Oparanya sends revenue clerks on 60 days compulsory leave

Kakamega Country Governor Wycliffe Oparanya addressing County Executive members and Sub-County Administrators at the county headquarters on August 6, 2019. Oparanya sent his revenue clerks officers compulsory leave for 60 days and ordered CECs to take up their responsibility with immediate effect. [Benjamin Sakwa/Standard]

Kakamega Governor Wycliffe Oparanya on Tuesday sent all county revenue clerks on 60 days compulsory leave.

Their roles will be executed by community administrators across the 12 sub-counties, the Governor said.

Oparanya has allocated duties to the county executive officers where they will spearhead collection of revenue in sub-counties and submit reports daily.

Following the delay in disbursement of devolved funds, the governor decided to assign the CECs and chief officers roles in ensuring maximum collection of revenue.

He directed the clerks to report to the Public Service Board to be guided on what to do next after their leave has ended.

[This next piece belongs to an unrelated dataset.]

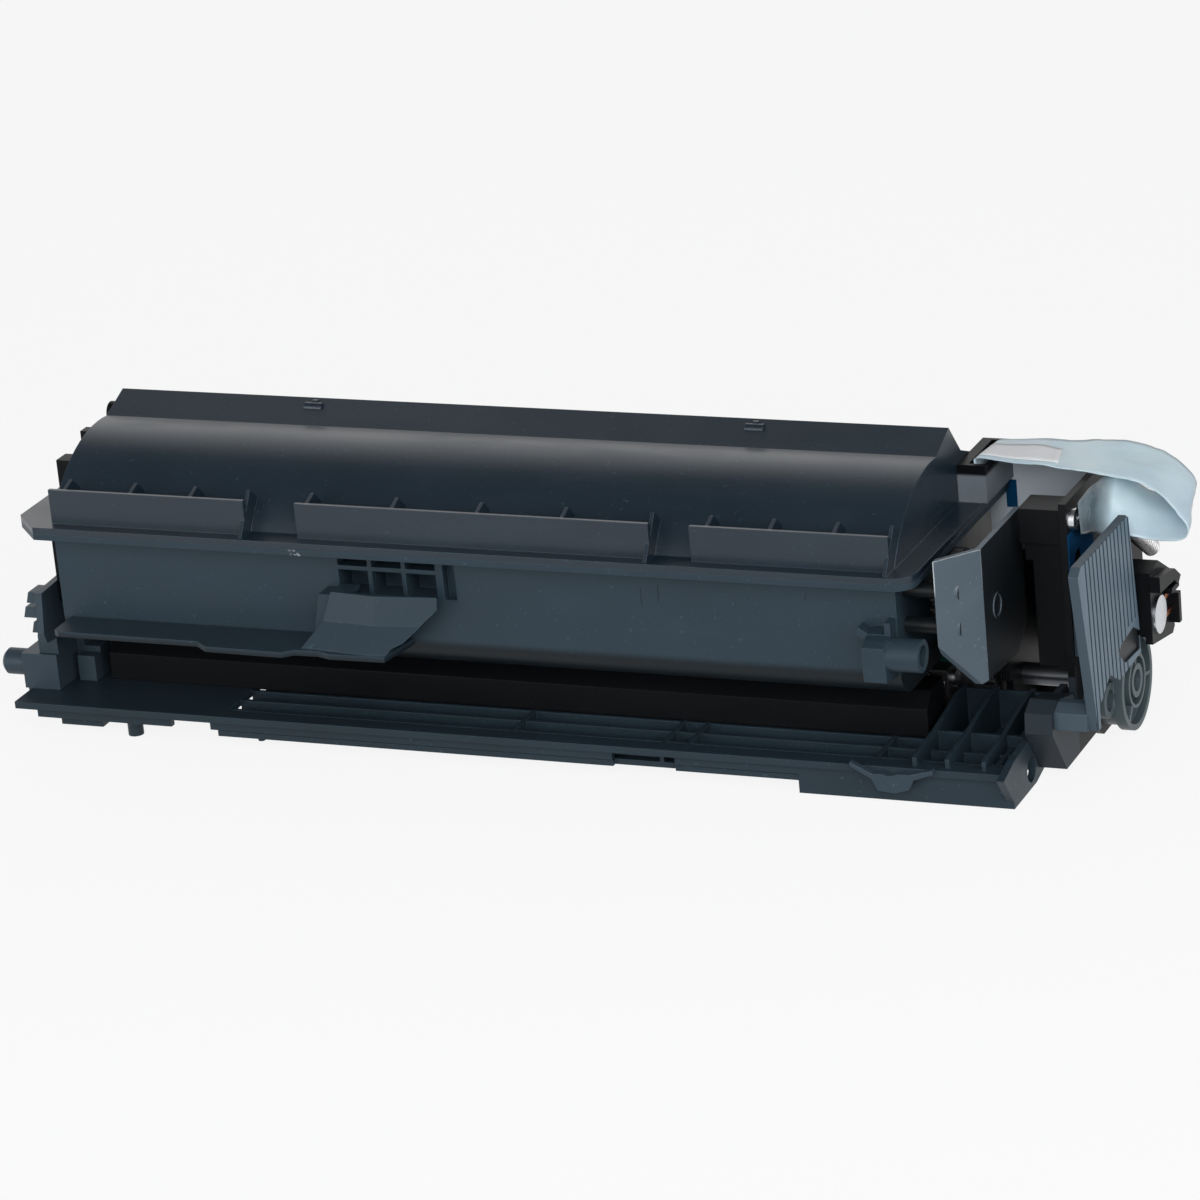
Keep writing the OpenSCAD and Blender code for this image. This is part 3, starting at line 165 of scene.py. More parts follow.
class Shader:
    """The nodes of a material or of the world under construction."""

    def __init__(self, owner, place="Object"):
        owner.use_nodes = True
        self.material = owner
        self.tree = owner.node_tree
        self.principled = self.tree.nodes.get("Principled BSDF")
        self.place = self.node("ShaderNodeTexCoord", {}, {}, place)

    @classmethod
    def new(cls, name):
        """A new material."""
        return cls(bpy.data.materials.new(name))

    def node(self, kind, settings, values, out=0):
        """Adds a node, sets it, then fills its sockets with values or links."""
        made = self.tree.nodes.new(kind)
        for key, value in settings.items():
            if key == "stops":
                ramp = made.color_ramp
                while len(ramp.elements) < len(value):
                    ramp.elements.new(0.5)
                for element, (position, level) in zip(ramp.elements, value):
                    element.position = position
                    element.color = (level, level, level, 1)
            else:
                setattr(made, key, value)
        for key, value in values.items():
            self.feed(made.inputs[key], value)
        return Socket(self, made.outputs[out])

    def feed(self, socket, value):
        """Links a socket or sets its value."""
        if isinstance(value, Socket):
            self.tree.links.new(value.output, socket)
        elif socket.type == "RGBA" and len(value) == 3:
            socket.default_value = (*value, 1)
        else:
            socket.default_value = value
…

“I have found out the 143 clerks have never been on leave since 2013 and it’s good they rest."

Speaking on Tuesday at the county office chambers, Oparanya said revenue collection remains a critical element in running of the county.

He said the stalemate between the National government and County governments over shared revenue allocation has left devolved units without funds.

“The issue is before the Senate and the National Assembly. Last time, there was stalemate and mediation team was formed but the senate was insisting on Sh335 billion but later moved to Sh327 billion and the national assembly wanted Sh316 billion allocated to counties,” he said.

Oparanya, who is the Council of Governors chairman, noted that the mediation team collapsed and the provision of the law is that the bill has to be re-introduced in the national assembly.

“This was re-introduced last week and in the process, the Senate also re-introduced their bill of Sh335 billion. This deadlock is not helping counties since we are unable to access any development funds until the matter is resolved. As Council of Governors, ours is to give input,” he said.

He said counties must look ahead because the dependency on shared revenue will not help them.

“What will help us is to enhance our revenue collection. This will help us have the flexibility of planning for more development,” argued Oparanya.

“If you look at our budget, our revenue collection is five per cent and the remaining 95 per cent is received from sharable revenue and conditional grants that we get from the national government. Our objective is to improve our revenue from five per cent to 10 per cent,” he said.

He said all loopholes have been sealed to maximise on their revenue collection to provide proper services to the people within the legal framework as passed on finance act by the county assembly.

“Last year, the revenue collection increased from Sh500 million to Sh890 million. As a county, we have an opportunity to collect as much as Sh1.5 billion without any problem. We have a shortfall of about Sh600 million that we need to collect,” he said adding that the cashless system must be embraced since its being emulated in most countries.

Oparanya emphasised that the cashless system must work and the county executives must report to him daily on their sub-county collection.

“You must establish proper reporting procedure. Those employed as casuals will continue working to support the community administrators and give enforcement. All revenue process must be documented from the community up to the municipality which are the major streams of revenue,” he said.

Oparanya is optimistic with all measures put in place, the county will be able to meet its budget of Sh1.3 billion by the end of the year.